YOUR GOAL
Check every line of the entries that follow, and copy the ones containing "part".

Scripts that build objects
- - - - -

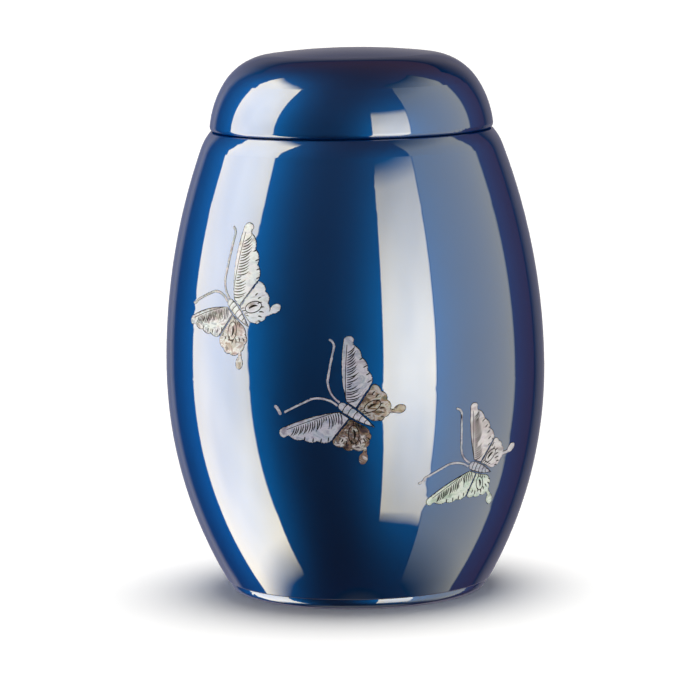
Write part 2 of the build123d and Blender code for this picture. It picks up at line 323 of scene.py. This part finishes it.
class Engraver:
    """Collects the grooves of one shell plate and cuts them out of a copy of it."""

    def __init__(self, node, local):
        self.node = node
        self.local = local
        self.back = local.inverted()
        self.plate = bmesh.new()
        self.plate.from_mesh(nodes[node].data)
        bmesh.ops.remove_doubles(self.plate, verts=self.plate.verts, dist=shared_corner)
        self.skin = BVHTree.FromBMesh(self.plate)
        self.cutter = bmesh.new()

    def points(self):
        """The plate's corners in the butterfly's frame."""
        return [self.back @ v.co for v in self.plate.verts]

    def outward(self):
        """Direction out of the wall at this butterfly."""
        return self.local.to_3x3() @ Vector((0, 0, 1))

    def on_skin(self, x, y):
        """Point of the plate's face over a place in the butterfly's plane."""
        above = self.local @ Vector((x, y, 10 * MM))
        hit = self.skin.ray_cast(above, -self.outward(), 50 * MM)[0]
        if hit is None:
            hit = self.skin.find_nearest(self.local @ Vector((x, y, 0)))[0]
        return hit

    def groove(self, path, widths, closed=False):
        """One cut along a path of places, as wide at each place as widths says."""
        count = len(path)
        out = self.outward()
        pairs = []
        for i, (x, y) in enumerate(path):
            before = path[(i - 1) % count] if closed or i else path[0]
            after = path[(i + 1) % count] if closed or i < count - 1 else path[-1]
            dx, dy = after[0] - before[0], after[1] - before[1]
            size = hypot(dx, dy) or 1.0
            nx, ny = -dy / size * widths[i] / 2, dx / size * widths[i] / 2
            ends = [self.on_skin(x + k * nx, y + k * ny) - out * groove_depth for k in (1, -1)]
            pairs.append([self.cutter.verts.new(p) for p in ends])
        last = count if closed else count - 1
        faces = []
        for i in range(last):
            a, b = pairs[i], pairs[(i + 1) % count]
            faces.append(self.cutter.faces.new((a[0], a[1], b[1], b[0])))
        grown = bmesh.ops.extrude_face_region(self.cutter, geom=faces)["geom"]
        lifted = [v for v in grown if isinstance(v, bmesh.types.BMVert)]
        height = groove_depth + cutter_headroom
        bmesh.ops.translate(self.cutter, verts=lifted, vec=out * height)

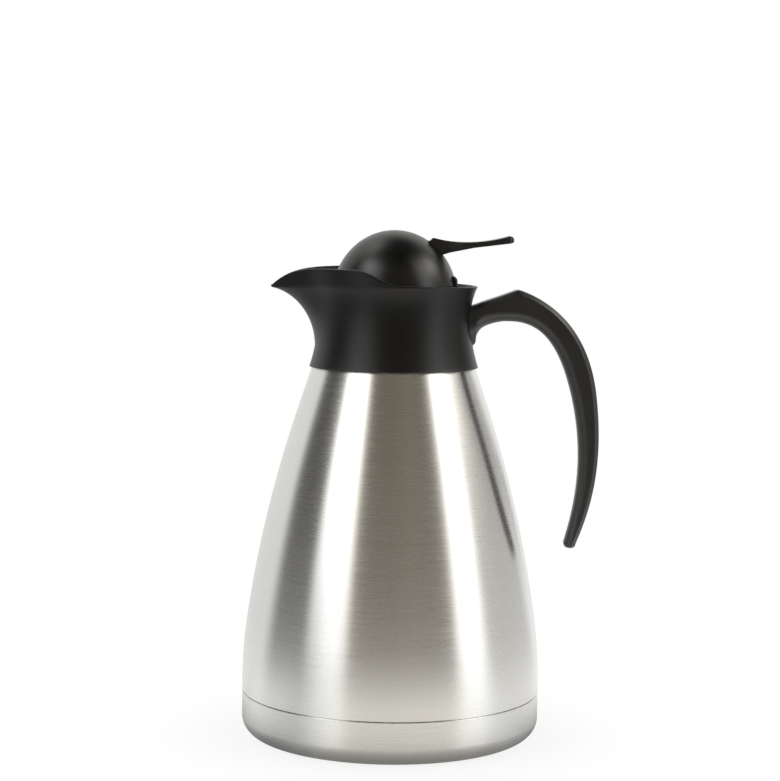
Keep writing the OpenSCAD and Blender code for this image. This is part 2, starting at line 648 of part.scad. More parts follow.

- - - - -

RESULT
Write part 2 of the build123d and Blender code for this picture. It picks up at line 323 of scene.py. This part finishes it.
Keep writing the OpenSCAD and Blender code for this image. This is part 2, starting at line 648 of part.scad. More parts follow.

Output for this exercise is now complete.